Scan the records and identify every line in which the string "with" occurs, then return those lines.

[INPUT DATA start]

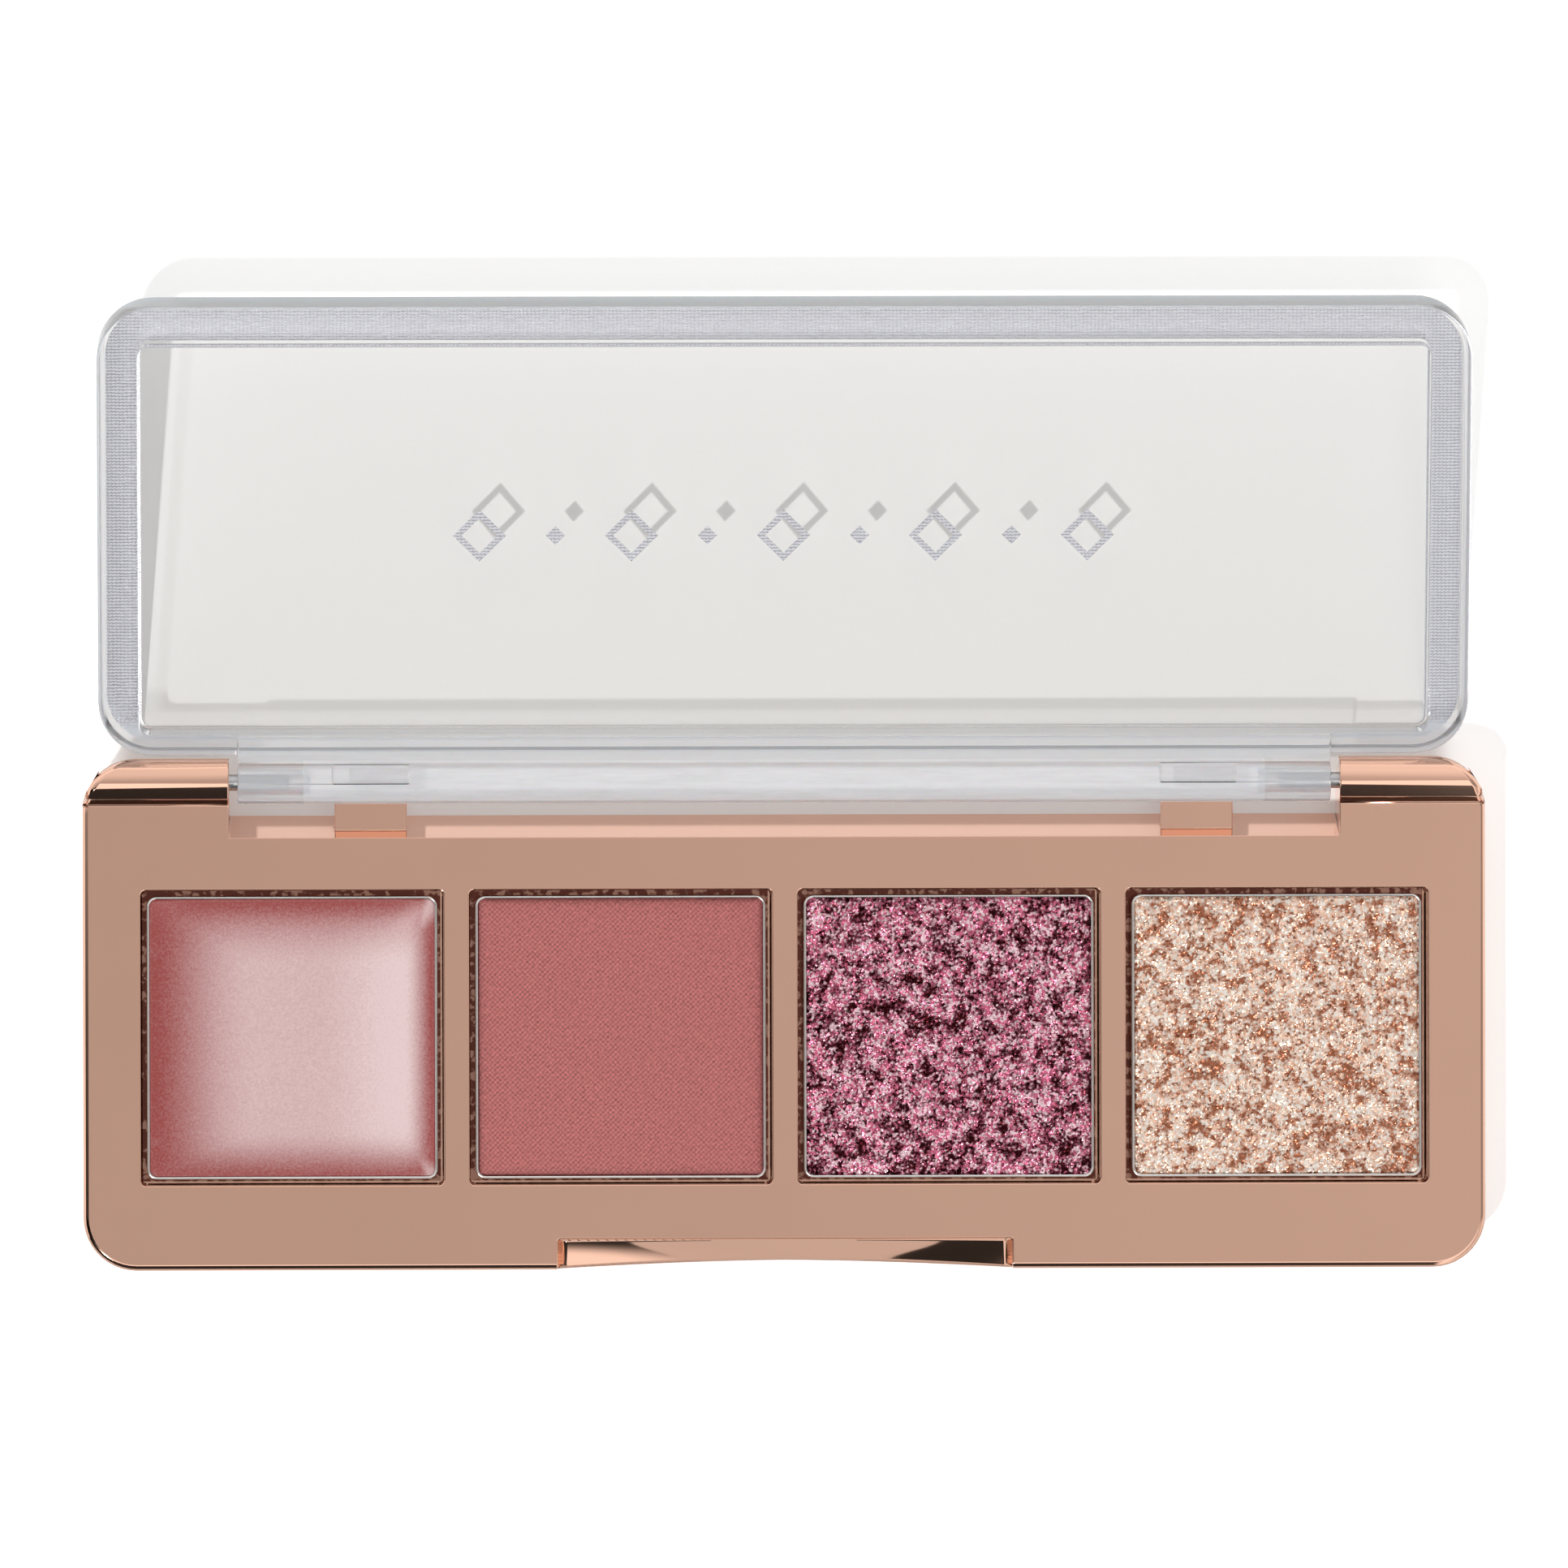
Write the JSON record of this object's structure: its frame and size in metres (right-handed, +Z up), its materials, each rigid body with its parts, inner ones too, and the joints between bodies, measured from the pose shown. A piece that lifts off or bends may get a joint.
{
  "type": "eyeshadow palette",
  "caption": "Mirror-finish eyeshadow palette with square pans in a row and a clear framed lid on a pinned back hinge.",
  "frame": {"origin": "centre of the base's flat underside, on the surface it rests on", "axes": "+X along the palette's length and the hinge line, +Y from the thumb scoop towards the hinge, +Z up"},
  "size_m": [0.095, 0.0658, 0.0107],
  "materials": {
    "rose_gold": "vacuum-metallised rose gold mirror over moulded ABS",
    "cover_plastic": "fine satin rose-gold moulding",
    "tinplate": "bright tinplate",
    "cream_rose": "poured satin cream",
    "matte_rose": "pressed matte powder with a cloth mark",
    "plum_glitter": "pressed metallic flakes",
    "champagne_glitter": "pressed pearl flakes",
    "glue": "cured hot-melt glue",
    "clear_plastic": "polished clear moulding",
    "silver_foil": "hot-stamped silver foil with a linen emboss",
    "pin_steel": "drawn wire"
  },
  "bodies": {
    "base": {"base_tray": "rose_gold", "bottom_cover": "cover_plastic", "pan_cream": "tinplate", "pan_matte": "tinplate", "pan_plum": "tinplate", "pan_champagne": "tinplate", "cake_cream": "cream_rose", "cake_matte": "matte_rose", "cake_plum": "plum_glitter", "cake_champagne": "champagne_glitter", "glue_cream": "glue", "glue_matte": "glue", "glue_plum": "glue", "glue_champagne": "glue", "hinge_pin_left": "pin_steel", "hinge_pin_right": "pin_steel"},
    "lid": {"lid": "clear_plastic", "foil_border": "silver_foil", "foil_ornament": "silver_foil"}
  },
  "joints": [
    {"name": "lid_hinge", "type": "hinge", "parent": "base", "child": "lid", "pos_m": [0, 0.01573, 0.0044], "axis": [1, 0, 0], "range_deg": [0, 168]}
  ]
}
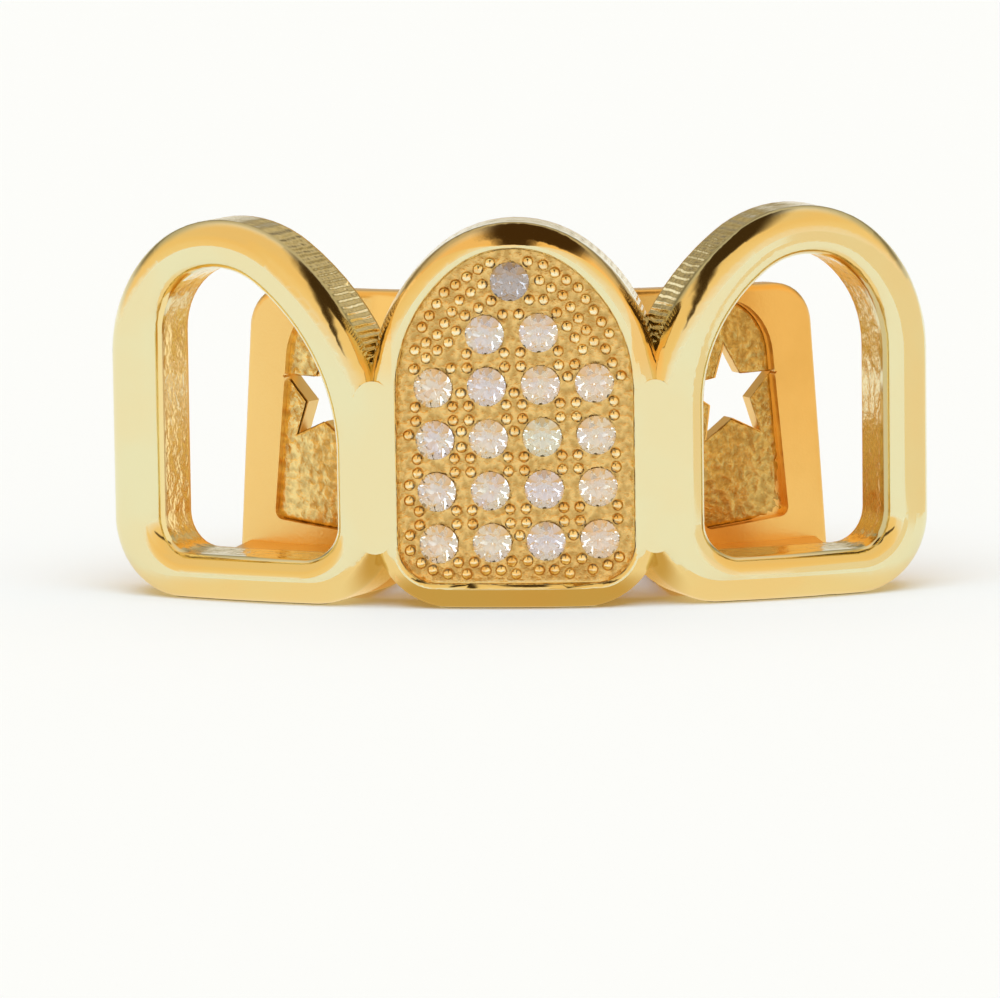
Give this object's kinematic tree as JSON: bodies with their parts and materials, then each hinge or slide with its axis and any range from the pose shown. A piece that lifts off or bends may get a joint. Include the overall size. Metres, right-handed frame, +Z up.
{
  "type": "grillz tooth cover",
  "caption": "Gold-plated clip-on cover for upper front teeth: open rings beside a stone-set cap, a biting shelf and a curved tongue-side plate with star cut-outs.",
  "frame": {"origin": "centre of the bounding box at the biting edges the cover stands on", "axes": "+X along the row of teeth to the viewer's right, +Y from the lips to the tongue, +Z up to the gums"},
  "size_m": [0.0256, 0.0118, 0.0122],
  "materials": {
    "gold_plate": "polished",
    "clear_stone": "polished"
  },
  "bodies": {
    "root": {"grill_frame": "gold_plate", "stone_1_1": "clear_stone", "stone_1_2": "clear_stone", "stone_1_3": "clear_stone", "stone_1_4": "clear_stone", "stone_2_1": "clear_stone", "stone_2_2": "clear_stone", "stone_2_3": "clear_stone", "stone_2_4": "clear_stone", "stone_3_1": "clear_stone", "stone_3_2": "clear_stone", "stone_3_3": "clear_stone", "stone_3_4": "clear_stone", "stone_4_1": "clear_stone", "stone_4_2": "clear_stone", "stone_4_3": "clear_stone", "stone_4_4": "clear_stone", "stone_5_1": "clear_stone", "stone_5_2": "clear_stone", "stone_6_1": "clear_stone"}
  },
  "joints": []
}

[INPUT DATA end]
[INPUT DATA start]

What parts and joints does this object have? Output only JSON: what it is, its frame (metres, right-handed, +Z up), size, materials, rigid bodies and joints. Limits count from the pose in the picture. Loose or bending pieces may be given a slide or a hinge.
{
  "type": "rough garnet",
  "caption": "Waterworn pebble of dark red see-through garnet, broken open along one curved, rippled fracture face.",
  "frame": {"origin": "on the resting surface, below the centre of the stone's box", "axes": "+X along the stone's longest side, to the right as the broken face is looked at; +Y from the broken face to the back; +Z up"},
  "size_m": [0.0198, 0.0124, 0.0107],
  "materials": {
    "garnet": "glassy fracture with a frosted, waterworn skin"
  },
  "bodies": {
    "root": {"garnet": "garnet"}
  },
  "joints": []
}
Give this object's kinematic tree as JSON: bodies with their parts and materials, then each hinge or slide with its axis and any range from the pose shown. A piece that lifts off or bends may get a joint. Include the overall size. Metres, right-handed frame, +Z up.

[INPUT DATA end]
[INPUT DATA start]

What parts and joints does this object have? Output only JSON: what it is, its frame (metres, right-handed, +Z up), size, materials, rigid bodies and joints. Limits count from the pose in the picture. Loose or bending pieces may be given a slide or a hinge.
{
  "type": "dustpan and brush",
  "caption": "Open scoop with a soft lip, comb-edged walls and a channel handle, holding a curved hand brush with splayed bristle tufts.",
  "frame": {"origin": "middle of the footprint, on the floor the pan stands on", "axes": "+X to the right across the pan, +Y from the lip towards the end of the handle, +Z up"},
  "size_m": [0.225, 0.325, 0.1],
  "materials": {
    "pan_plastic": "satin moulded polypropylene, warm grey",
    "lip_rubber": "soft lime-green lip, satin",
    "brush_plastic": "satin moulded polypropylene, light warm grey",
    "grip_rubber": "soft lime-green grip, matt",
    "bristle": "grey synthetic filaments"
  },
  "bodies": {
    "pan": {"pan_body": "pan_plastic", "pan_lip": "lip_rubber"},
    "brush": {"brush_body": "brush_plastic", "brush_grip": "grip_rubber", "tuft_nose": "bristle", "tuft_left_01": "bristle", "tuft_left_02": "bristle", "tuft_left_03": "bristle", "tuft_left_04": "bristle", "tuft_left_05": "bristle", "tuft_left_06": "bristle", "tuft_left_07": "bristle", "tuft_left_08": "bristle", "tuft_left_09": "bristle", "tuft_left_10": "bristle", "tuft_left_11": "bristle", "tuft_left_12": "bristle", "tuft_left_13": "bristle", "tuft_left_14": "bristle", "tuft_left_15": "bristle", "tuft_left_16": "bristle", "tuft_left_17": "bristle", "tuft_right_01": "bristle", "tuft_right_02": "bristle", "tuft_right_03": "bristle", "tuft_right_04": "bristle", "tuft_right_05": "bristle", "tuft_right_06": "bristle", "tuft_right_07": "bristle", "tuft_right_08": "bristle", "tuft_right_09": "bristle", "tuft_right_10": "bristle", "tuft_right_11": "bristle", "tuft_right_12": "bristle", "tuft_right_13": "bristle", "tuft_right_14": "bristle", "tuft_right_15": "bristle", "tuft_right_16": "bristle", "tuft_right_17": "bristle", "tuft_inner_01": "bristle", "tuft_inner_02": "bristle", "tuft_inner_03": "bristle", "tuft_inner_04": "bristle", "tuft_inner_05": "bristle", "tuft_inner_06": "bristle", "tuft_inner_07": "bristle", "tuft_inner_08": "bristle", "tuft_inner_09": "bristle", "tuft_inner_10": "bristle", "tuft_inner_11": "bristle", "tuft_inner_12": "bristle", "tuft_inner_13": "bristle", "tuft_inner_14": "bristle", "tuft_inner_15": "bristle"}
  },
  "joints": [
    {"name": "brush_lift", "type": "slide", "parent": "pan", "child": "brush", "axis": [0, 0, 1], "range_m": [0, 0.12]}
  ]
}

[INPUT DATA end]

- [RESULT]:
Write the JSON record of this object's structure: its frame and size in metres (right-handed, +Z up), its materials, each rigid body with its parts, inner ones too, and the joints between bodies, measured from the pose shown. A piece that lifts off or bends may get a joint.
  "caption": "Mirror-finish eyeshadow palette with square pans in a row and a clear framed lid on a pinned back hinge.",
    "matte_rose": "pressed matte powder with a cloth mark",
    "silver_foil": "hot-stamped silver foil with a linen emboss",
Give this object's kinematic tree as JSON: bodies with their parts and materials, then each hinge or slide with its axis and any range from the pose shown. A piece that lifts off or bends may get a joint. Include the overall size. Metres, right-handed frame, +Z up.
  "caption": "Gold-plated clip-on cover for upper front teeth: open rings beside a stone-set cap, a biting shelf and a curved tongue-side plate with star cut-outs.",
    "garnet": "glassy fracture with a frosted, waterworn skin"
Give this object's kinematic tree as JSON: bodies with their parts and materials, then each hinge or slide with its axis and any range from the pose shown. A piece that lifts off or bends may get a joint. Include the overall size. Metres, right-handed frame, +Z up.
  "caption": "Open scoop with a soft lip, comb-edged walls and a channel handle, holding a curved hand brush with splayed bristle tufts.",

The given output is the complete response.